Adaptive Contextual Perception: How to Generalize to New Backgrounds and Ambiguous Objects

Biological vision systems make adaptive use of context to recognize objects in new settings with novel contexts as well as occluded or blurry objects in familiar settings. In this paper, we investigate how vision models adaptively use context for out-of-distribution (OOD) generalization and leverage our analysis results to improve model OOD generalization. First, we formulate two distinct OOD settings where the contexts are either irrelevant (Background-Invariance) or beneficial (Object-Disambiguation), reflecting the diverse contextual challenges faced in biological vision. We then analyze model performance in these two different OOD settings and demonstrate that models that excel in one setting tend to struggle in the other. Notably, prior works on learning causal features improve on one setting but hurt in the other. This underscores the importance of generalizing across both OOD settings, as this ability is crucial for both human cognition and robust AI systems. Next, to better understand the model properties contributing to OOD generalization, we use representational geometry analysis and our own probing methods to examine a population of models, and we discover that those with more factorized representations and appropriate feature weighting are more successful in handling Background-Invariance and Object-Disambiguation tests. We further validate these findings through causal intervention on representation factorization and feature weighting to demonstrate their causal effect on performance. Lastly, we propose new augmentation methods to enhance model generalization. These methods outperform strong baselines, yielding improvements in both in-distribution and OOD tests. In conclusion, to replicate the generalization abilities of biological vision, computer vision models must have factorized object vs. background representations and appropriately weight both kinds of features.

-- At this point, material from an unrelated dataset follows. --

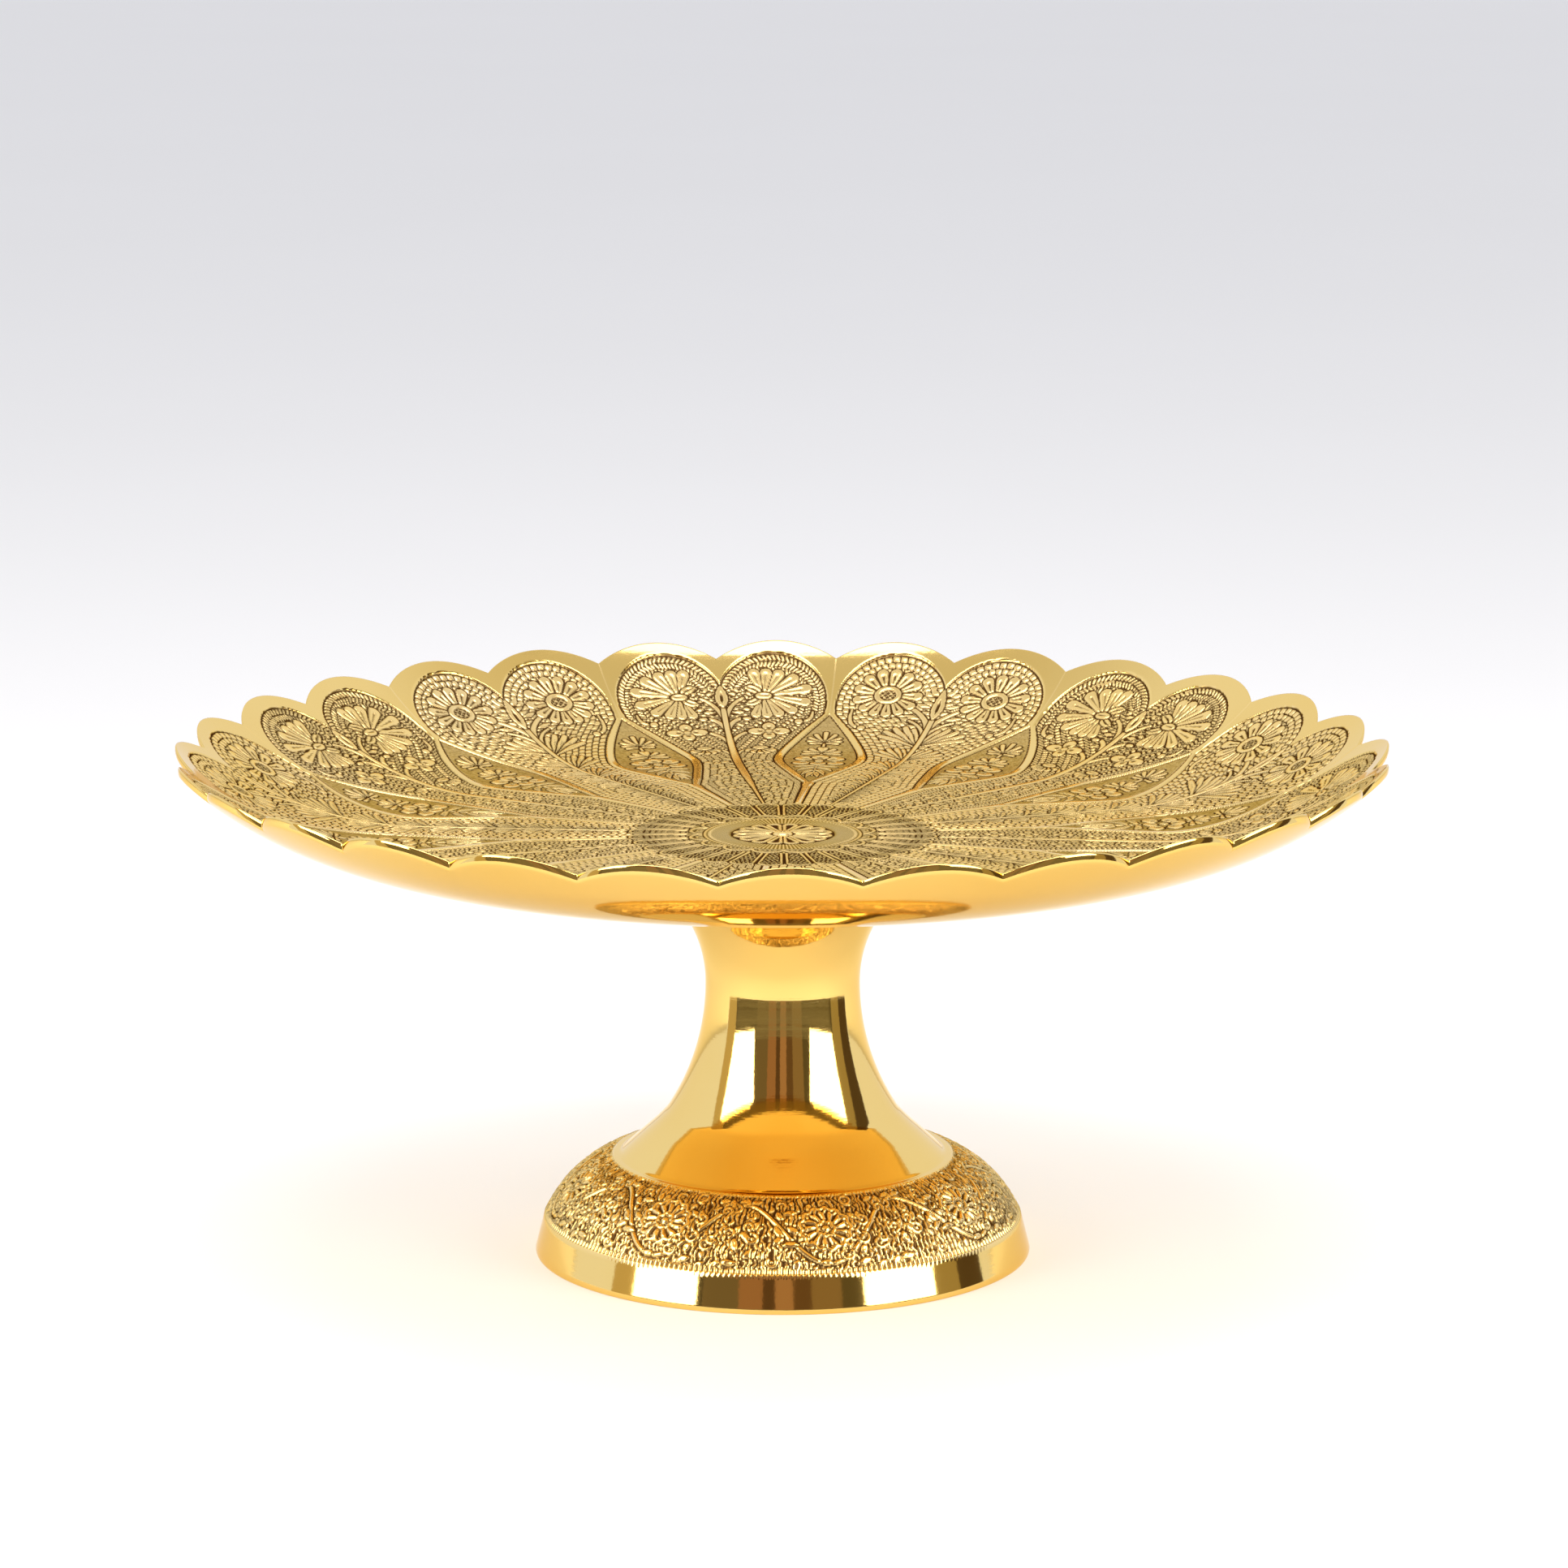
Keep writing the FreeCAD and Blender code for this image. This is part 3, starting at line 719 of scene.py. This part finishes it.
def band_relief(angle, along, length):
    """The chased band on the foot: vine, rosettes and small leaves over a hatched ground."""
    middle_radius = (BAND_LOW[0] + BAND_HIGH[0]) / 2
    x = angle * middle_radius
    wrap = round(TAU * middle_radius / 1.3)
    cells = angle / TAU * wrap
    wander = value_noise(cells, along / 1.6, 11, wrap)
    wander = wander + 0.5 * value_noise(cells * 2, along / 0.8, 12, wrap * 2)
    row = np.floor((along + 0.8 * wander) / 2.3)
    offset = value_noise(row * 7.3, row, 13)
    ticks = round(TAU * middle_radius / 1.15)
    tick = 0.5 + 0.5 * np.cos(TAU * (angle / TAU * ticks + 1.1 * wander + offset))
    relief = Relief(-0.55 + 0.48 * smooth(0.15, 0.8, tick) * (0.55 + 0.45 * wander))

    swing = cell(angle - FIRST_ROSETTE + math.pi / BAND_ROSETTES, BAND_ROSETTES)
    u = swing * middle_radius
    centre = length * 0.52
    half = math.pi / BAND_ROSETTES * middle_radius
    vine_level = centre + length * 0.36 * np.cos(math.pi * u / half)
    slope = length * 0.36 * math.pi / half * np.sin(math.pi * u / half)
    vine = np.abs(along - (length - vine_level)) / np.sqrt(1 + slope ** 2) - 0.55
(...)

翻译：生物视觉系统能够自适应地利用情境，在具有新背景的新场景中识别物体，同时在熟悉场景中识别被遮挡或模糊的物体。本文研究视觉模型如何自适应地利用情境进行分布外（OOD）泛化，并利用分析结果改进模型的OOD泛化能力。首先，我们提出了两种不同的OOD设置，其中情境要么无关（背景不变性），要么有益（物体消歧），以反映生物视觉面临的不同情境挑战。随后，我们分析模型在这两种OOD设置下的表现，并证明在一种设置下表现优异的模型往往在另一种设置下表现不佳。值得注意的是，先前关于学习因果特征的研究仅能改善一种设置，却损害了另一种设置。这凸显了跨两种OOD设置进行泛化的重要性，因为该能力对人类认知和稳健AI系统均至关重要。接着，为更深入理解有助于OOD泛化的模型属性，我们采用表征几何分析及自研探测方法检查一组模型，并发现那些具有更分解化表征和恰当特征加权的模型，在处理背景不变性和物体消歧测试时更为成功。我们进一步通过因果干预表征分解和特征加权来验证这些发现，证明其对性能的因果影响。最后，我们提出新的数据增强方法以提升模型泛化能力。这些方法在分布内和OOD测试中均优于强基线，取得了显著改进。结论表明：为复现生物视觉的泛化能力，计算机视觉模型必须拥有分解化的物体vs.背景表征，并恰当加权这两类特征。